* [Source data]
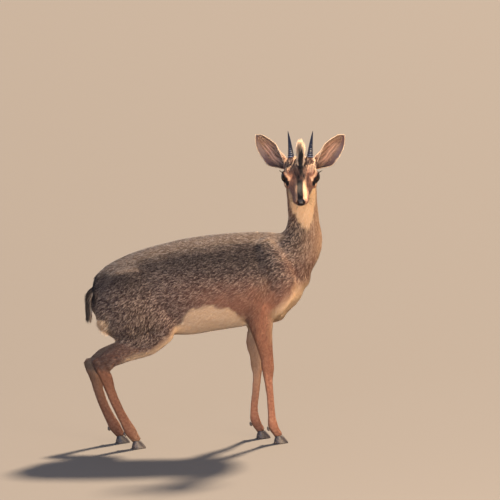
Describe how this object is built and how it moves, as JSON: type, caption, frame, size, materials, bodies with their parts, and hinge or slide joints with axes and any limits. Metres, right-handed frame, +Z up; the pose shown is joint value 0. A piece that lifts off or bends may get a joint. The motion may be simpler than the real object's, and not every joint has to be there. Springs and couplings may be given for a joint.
{
  "type": "dik-dik antelope",
  "caption": "Life-size standing dwarf antelope: slender legs on cloven hooves, short ringed horns, crown crest, large cupped ears, head turned to its right.",
  "frame": {"origin": "on the floor under the middle of the animal's overall box", "axes": "+X the way the body faces, +Y to the animal's left, +Z up; the head is turned toward -Y"},
  "size_m": [0.5036, 0.1752, 0.5859],
  "materials": {
    "coat_grizzled": "short grizzled grey-brown fur",
    "coat_tan": "short smooth tan fur",
    "coat_face": "very short rufous fur",
    "coat_crest": "long coarse hair with pale tips",
    "coat_tail": "dark hair",
    "ear_skin": "thin pink skin with sparse hair",
    "nose_leather": "moist pebbled nose leather",
    "horn_sheath": "dark keratin with growth rings",
    "hoof_horn": "worn dark keratin",
    "eyeball": "wet dark brown eye"
  },
  "bodies": {
    "root": {"torso": "coat_grizzled", "neck": "coat_grizzled", "head": "coat_face", "nose": "nose_leather", "crest": "coat_crest", "tail": "coat_tail", "ear_left": "ear_skin", "ear_right": "ear_skin", "eye_left": "eyeball", "eye_right": "eyeball", "horn_left": "horn_sheath", "horn_right": "horn_sheath", "fore_right_forearm": "coat_tan", "fore_right_cannon": "coat_tan", "fore_right_foot": "coat_tan", "fore_right_claw_outer": "hoof_horn", "fore_right_claw_inner": "hoof_horn", "fore_right_dewclaw_outer": "hoof_horn", "fore_right_dewclaw_inner": "hoof_horn", "fore_left_forearm": "coat_tan", "fore_left_cannon": "coat_tan", "fore_left_foot": "coat_tan", "fore_left_claw_outer": "hoof_horn", "fore_left_claw_inner": "hoof_horn", "fore_left_dewclaw_outer": "hoof_horn", "fore_left_dewclaw_inner": "hoof_horn", "hind_right_thigh": "coat_grizzled", "hind_right_gaskin": "coat_tan", "hind_right_cannon": "coat_tan", "hind_right_foot": "coat_tan", "hind_right_claw_outer": "hoof_horn", "hind_right_claw_inner": "hoof_horn", "hind_right_dewclaw_outer": "hoof_horn", "hind_right_dewclaw_inner": "hoof_horn", "hind_left_thigh": "coat_grizzled", "hind_left_gaskin": "coat_tan", "hind_left_cannon": "coat_tan", "hind_left_foot": "coat_tan", "hind_left_claw_outer": "hoof_horn", "hind_left_claw_inner": "hoof_horn", "hind_left_dewclaw_outer": "hoof_horn", "hind_left_dewclaw_inner": "hoof_horn"}
  },
  "joints": []
}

* [Stated goal] Go through the listing and print each line exactly as it appears.

* [Response to the exercise]
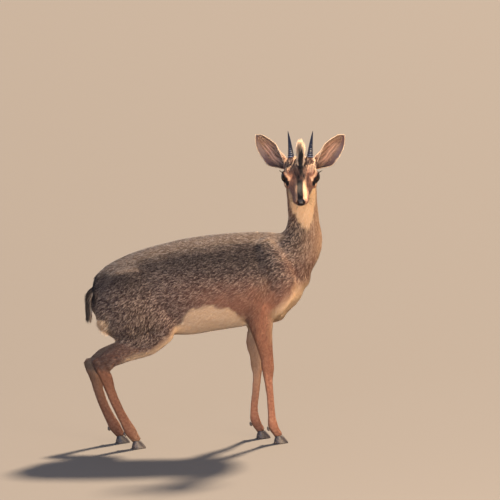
Describe how this object is built and how it moves, as JSON: type, caption, frame, size, materials, bodies with their parts, and hinge or slide joints with axes and any limits. Metres, right-handed frame, +Z up; the pose shown is joint value 0. A piece that lifts off or bends may get a joint. The motion may be simpler than the real object's, and not every joint has to be there. Springs and couplings may be given for a joint.
{
  "type": "dik-dik antelope",
  "caption": "Life-size standing dwarf antelope: slender legs on cloven hooves, short ringed horns, crown crest, large cupped ears, head turned to its right.",
  "frame": {"origin": "on the floor under the middle of the animal's overall box", "axes": "+X the way the body faces, +Y to the animal's left, +Z up; the head is turned toward -Y"},
  "size_m": [0.5036, 0.1752, 0.5859],
  "materials": {
    "coat_grizzled": "short grizzled grey-brown fur",
    "coat_tan": "short smooth tan fur",
    "coat_face": "very short rufous fur",
    "coat_crest": "long coarse hair with pale tips",
    "coat_tail": "dark hair",
    "ear_skin": "thin pink skin with sparse hair",
    "nose_leather": "moist pebbled nose leather",
    "horn_sheath": "dark keratin with growth rings",
    "hoof_horn": "worn dark keratin",
    "eyeball": "wet dark brown eye"
  },
  "bodies": {
    "root": {"torso": "coat_grizzled", "neck": "coat_grizzled", "head": "coat_face", "nose": "nose_leather", "crest": "coat_crest", "tail": "coat_tail", "ear_left": "ear_skin", "ear_right": "ear_skin", "eye_left": "eyeball", "eye_right": "eyeball", "horn_left": "horn_sheath", "horn_right": "horn_sheath", "fore_right_forearm": "coat_tan", "fore_right_cannon": "coat_tan", "fore_right_foot": "coat_tan", "fore_right_claw_outer": "hoof_horn", "fore_right_claw_inner": "hoof_horn", "fore_right_dewclaw_outer": "hoof_horn", "fore_right_dewclaw_inner": "hoof_horn", "fore_left_forearm": "coat_tan", "fore_left_cannon": "coat_tan", "fore_left_foot": "coat_tan", "fore_left_claw_outer": "hoof_horn", "fore_left_claw_inner": "hoof_horn", "fore_left_dewclaw_outer": "hoof_horn", "fore_left_dewclaw_inner": "hoof_horn", "hind_right_thigh": "coat_grizzled", "hind_right_gaskin": "coat_tan", "hind_right_cannon": "coat_tan", "hind_right_foot": "coat_tan", "hind_right_claw_outer": "hoof_horn", "hind_right_claw_inner": "hoof_horn", "hind_right_dewclaw_outer": "hoof_horn", "hind_right_dewclaw_inner": "hoof_horn", "hind_left_thigh": "coat_grizzled", "hind_left_gaskin": "coat_tan", "hind_left_cannon": "coat_tan", "hind_left_foot": "coat_tan", "hind_left_claw_outer": "hoof_horn", "hind_left_claw_inner": "hoof_horn", "hind_left_dewclaw_outer": "hoof_horn", "hind_left_dewclaw_inner": "hoof_horn"}
  },
  "joints": []
}